Table 11 List of the LPL variants and their primer-probe kits (Thermo fisher Scientific, Applied Biosystems) selected for the genetic association with plasma lipid levels in a Kuwaiti Cohort.
Full size table

Genotyping, Hardy-Weinberg Equilibrium and Linkage Disequilibrium

The genotypes for each sample (Supplementary Table S1) was relatively simple to determine based on the SDS plots generated following the completion of Realtime PCR. Each sample was genotyped as homozygote for the wildtype allele (WW), heterozygous (WM) or homozygous for the minor allele (MM). Based on the generated genotypes, genotype and allele frequencies were estimated using a simple gene counting method in which the minor allele frequency (MAF) was determined for each variant in the cohort. Deviation from Hardy-Weinberg Equilibrium was estimated using the web-based calculator available at http://www.tufts.edu/.

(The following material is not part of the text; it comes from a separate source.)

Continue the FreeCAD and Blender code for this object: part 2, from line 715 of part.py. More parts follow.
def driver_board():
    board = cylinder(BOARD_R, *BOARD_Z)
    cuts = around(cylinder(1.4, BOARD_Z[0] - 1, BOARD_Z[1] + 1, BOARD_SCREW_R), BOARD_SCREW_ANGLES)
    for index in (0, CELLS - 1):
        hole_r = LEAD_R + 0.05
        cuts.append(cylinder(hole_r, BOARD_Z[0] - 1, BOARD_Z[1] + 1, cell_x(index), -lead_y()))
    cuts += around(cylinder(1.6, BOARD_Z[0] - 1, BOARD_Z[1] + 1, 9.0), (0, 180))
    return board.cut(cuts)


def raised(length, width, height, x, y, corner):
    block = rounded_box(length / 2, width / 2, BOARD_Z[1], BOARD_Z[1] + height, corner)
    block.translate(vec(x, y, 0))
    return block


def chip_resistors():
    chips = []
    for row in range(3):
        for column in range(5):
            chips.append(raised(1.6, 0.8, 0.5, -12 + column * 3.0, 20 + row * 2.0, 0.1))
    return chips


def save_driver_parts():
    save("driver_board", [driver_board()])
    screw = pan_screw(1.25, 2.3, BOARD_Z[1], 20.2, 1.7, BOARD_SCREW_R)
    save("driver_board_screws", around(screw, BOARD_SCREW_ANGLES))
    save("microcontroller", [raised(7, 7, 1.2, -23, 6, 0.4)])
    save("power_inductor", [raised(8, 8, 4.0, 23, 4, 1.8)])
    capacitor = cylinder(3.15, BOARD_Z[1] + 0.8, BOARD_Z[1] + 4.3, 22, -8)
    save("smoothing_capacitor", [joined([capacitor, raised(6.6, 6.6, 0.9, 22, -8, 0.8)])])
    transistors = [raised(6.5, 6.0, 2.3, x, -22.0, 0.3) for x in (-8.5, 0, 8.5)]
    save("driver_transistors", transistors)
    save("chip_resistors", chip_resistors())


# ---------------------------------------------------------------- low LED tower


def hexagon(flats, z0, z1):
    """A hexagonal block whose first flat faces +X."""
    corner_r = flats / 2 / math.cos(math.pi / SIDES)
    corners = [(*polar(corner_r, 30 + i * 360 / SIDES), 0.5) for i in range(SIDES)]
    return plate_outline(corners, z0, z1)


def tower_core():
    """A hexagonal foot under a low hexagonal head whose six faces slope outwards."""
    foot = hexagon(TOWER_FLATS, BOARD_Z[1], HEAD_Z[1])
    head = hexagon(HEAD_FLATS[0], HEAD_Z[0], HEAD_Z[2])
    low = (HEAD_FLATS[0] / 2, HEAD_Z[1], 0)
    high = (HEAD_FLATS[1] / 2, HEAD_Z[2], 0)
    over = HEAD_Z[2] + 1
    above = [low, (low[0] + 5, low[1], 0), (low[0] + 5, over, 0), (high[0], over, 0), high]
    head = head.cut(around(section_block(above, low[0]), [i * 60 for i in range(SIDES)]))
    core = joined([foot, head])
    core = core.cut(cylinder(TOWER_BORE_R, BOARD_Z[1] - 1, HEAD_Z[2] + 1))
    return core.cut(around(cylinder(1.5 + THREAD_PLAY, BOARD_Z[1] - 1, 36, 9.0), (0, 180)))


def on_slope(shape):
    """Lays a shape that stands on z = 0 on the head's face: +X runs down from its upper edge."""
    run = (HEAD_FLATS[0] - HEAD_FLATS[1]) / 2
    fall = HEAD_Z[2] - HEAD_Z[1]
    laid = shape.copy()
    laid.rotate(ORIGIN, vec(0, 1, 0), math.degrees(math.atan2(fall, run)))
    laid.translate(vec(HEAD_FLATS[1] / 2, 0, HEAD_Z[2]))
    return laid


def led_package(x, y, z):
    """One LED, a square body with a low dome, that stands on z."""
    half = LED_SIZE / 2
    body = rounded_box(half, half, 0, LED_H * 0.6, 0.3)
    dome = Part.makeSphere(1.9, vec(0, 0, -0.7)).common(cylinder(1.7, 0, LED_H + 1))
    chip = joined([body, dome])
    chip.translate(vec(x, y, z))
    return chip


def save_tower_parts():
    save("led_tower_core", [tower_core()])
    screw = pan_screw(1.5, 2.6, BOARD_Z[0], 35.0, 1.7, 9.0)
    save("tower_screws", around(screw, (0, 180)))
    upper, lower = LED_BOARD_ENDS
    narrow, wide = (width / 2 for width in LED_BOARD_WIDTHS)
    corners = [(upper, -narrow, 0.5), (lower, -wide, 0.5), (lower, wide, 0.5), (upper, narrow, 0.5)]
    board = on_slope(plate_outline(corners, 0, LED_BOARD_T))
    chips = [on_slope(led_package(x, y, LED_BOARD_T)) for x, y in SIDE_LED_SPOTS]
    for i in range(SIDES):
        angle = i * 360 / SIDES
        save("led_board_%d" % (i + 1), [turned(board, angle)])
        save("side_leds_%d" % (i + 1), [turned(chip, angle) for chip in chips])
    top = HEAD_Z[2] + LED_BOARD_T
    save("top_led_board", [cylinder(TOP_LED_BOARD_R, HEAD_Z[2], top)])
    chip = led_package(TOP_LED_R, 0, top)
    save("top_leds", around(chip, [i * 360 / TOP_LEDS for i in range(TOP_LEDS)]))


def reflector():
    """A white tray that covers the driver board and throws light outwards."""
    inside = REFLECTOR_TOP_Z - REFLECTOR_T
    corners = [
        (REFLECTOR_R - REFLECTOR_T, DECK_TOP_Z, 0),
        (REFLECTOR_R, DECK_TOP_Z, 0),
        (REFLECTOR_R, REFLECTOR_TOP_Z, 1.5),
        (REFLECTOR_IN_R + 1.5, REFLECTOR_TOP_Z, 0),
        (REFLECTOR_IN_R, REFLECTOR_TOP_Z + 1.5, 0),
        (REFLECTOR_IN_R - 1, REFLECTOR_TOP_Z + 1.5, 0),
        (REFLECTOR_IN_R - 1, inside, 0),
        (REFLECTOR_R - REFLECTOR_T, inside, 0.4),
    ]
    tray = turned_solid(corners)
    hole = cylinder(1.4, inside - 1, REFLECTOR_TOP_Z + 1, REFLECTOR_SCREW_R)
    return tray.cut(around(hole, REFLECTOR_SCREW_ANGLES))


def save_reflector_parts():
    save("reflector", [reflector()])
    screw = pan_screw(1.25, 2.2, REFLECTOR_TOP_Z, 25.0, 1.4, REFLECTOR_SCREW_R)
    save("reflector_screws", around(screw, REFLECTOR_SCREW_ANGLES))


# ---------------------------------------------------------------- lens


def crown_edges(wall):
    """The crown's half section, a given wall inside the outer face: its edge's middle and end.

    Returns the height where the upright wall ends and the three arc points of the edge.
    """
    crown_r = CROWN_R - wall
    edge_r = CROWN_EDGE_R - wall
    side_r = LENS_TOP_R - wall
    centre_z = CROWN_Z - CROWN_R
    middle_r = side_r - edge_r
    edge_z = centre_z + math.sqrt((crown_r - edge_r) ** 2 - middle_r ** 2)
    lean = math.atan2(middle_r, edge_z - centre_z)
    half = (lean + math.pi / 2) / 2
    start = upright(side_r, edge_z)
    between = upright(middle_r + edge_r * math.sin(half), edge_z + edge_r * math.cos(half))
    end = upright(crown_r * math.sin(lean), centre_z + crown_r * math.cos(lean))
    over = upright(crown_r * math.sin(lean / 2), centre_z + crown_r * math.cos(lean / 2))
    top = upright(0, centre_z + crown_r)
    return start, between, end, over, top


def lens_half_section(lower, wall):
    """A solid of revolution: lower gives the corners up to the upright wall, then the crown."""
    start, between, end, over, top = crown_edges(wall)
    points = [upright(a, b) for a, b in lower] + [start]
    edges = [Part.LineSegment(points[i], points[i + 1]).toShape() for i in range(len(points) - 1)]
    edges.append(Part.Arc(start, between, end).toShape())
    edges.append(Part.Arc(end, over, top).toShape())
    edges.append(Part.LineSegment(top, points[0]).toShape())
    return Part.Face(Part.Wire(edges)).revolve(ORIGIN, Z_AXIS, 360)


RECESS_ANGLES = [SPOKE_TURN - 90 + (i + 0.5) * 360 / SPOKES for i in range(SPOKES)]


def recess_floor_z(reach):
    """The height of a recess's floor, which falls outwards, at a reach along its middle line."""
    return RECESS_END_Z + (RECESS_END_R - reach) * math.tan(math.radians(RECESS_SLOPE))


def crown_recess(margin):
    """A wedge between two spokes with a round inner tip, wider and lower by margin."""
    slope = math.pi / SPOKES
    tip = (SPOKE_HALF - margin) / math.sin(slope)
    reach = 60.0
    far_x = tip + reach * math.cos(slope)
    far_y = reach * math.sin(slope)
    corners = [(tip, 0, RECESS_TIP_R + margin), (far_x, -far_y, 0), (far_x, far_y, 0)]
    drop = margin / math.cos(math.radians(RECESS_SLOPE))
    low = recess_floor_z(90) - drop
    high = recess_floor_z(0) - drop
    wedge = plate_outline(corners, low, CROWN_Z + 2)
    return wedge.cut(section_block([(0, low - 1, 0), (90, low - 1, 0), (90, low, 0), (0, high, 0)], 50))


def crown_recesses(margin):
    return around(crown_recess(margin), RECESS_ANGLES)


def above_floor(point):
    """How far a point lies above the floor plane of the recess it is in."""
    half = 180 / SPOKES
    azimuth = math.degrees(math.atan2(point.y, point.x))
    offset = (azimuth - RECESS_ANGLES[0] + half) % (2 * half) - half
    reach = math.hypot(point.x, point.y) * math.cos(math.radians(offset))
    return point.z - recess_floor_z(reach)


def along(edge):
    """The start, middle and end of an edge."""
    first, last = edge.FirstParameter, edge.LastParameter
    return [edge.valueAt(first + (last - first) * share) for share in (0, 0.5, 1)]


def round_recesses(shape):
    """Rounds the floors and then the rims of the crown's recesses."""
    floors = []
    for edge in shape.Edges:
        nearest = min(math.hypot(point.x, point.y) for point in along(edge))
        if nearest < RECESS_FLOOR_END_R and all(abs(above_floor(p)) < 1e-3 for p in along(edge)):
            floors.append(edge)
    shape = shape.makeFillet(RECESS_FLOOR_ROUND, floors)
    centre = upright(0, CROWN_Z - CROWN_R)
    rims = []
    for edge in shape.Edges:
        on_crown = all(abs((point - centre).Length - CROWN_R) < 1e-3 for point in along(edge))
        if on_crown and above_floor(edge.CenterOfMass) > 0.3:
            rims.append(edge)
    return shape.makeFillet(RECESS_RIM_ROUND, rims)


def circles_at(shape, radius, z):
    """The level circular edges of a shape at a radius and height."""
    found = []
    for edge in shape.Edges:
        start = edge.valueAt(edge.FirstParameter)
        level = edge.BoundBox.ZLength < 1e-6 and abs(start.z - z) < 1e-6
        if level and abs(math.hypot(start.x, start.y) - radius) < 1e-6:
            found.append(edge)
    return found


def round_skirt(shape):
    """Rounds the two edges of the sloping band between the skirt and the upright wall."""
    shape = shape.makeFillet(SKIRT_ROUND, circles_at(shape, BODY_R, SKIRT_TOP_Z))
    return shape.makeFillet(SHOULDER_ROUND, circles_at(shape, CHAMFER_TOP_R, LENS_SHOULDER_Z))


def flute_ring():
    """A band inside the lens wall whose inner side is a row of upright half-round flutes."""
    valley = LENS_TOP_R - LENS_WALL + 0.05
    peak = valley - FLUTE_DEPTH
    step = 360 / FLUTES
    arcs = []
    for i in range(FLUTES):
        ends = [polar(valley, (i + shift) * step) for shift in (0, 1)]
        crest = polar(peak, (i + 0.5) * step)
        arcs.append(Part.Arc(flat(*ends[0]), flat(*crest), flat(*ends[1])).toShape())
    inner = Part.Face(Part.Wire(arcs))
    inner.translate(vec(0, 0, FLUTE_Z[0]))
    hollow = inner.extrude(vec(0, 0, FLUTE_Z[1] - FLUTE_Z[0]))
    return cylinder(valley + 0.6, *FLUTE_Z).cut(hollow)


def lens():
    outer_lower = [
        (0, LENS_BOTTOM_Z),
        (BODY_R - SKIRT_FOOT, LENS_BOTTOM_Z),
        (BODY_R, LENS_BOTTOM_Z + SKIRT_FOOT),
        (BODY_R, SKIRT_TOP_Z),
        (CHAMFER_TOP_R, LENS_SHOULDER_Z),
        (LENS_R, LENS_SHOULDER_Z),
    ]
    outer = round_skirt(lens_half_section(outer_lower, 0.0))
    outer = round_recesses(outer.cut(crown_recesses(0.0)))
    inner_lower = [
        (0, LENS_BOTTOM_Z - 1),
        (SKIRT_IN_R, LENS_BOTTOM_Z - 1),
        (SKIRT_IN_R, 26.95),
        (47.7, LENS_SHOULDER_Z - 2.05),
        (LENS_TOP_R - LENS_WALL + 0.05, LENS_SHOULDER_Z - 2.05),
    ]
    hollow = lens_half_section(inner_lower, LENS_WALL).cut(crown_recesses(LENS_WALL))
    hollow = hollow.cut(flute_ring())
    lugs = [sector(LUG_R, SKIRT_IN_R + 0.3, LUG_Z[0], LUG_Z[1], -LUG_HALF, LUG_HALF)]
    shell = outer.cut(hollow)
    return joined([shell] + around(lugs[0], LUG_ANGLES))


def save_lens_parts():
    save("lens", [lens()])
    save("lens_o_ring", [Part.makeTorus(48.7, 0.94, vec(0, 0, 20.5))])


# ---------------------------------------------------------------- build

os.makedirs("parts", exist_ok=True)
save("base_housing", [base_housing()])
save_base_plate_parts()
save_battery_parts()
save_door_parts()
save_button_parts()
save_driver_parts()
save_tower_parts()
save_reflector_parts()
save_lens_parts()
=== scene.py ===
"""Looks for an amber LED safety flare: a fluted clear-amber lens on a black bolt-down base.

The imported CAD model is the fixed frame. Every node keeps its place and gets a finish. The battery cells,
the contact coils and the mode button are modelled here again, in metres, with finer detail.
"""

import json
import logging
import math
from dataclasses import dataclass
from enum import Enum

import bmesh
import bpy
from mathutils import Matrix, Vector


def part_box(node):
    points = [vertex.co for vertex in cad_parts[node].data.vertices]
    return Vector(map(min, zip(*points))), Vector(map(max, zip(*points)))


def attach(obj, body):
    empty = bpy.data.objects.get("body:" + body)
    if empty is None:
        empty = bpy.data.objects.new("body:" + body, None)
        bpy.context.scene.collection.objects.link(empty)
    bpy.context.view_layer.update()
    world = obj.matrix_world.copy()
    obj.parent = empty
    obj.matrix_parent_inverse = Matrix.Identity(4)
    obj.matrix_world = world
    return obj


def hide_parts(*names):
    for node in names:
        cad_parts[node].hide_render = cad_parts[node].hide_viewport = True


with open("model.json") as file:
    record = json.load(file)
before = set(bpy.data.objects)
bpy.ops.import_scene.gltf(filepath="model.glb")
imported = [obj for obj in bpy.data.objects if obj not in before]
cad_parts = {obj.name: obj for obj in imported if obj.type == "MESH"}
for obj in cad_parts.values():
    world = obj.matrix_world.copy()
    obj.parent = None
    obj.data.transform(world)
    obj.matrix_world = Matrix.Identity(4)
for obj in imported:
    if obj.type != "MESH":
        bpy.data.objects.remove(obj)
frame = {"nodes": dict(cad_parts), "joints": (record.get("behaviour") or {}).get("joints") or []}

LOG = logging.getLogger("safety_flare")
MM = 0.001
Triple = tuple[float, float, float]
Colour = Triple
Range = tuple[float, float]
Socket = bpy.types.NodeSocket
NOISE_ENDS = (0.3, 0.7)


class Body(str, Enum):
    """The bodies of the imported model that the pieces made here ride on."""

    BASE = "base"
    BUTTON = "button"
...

Haploview (version 4.2.) based on the method described by Gabriel et al. (2002) was used to determine linkage disequilibrium (LD) patterns and haplotype blocks. LD was measured as r-squared value (r2) by an estimation of each pair-wise combination of SNPs. R2 values greater than 0.8 indicate a significant LD between two loci whereas a value of 0 indicates that the two loci are in linkage equilibrium. All pairs of markers (SNPs) following one of those conditions were said to be informative markers, whereas other markers falling outside that value were said to be non-informative. A haplotype block was then created if 95% of informative comparisons were in strong LD.

Genetic Association and Regression Analysis

Kruskal-Wallis ANOVA was used to analyze differences in mean between genotypes and lipid levels. The values were reported as mean ± standard error. This was followed by linear regression to assess the association of the four variants with lipid levels after controlling for age, gender and BMI. The values of the regression analysis were represented as beta (B) coefficient and 95% confidence intervals (CI). Multivariate analysis using linear regression to assess predictor factors was followed for significant lipid variables. Normality was assessed using Kolmogorov-Smirnov test. All lipid parameters were log-transformed for their association with LPL variants to ensure an approximate normal distribution. After Bonferroni correction for multiple testing of the four SNPs, the modified significance level = 0.5/4 = 0.0125. All statistical analyses reported in this study were performed using both the Statistical Package for the Social Sciences software (version 23; SPSS Inc., Chicago, IL, USA) and “SNPassoc” package from R software (R Stats Package, Version 3.3.0) where appropriate.

Ethical Approval

This study was approved (Reference number: VDR/JC/256) by the Joint Committee for the Protection of Human Subjects in Research (Health Sciences Center, Kuwait University and Kuwait Institute for Medical Specializations) in accordance to the procedures set and that are based on the Helsinki guidelines. The sample and medical data collection protocol and informed consents used were in accordance with the revised version (2000) of the 1975 Helsinki guidelines. Informed consent in this study was obtained from each participant.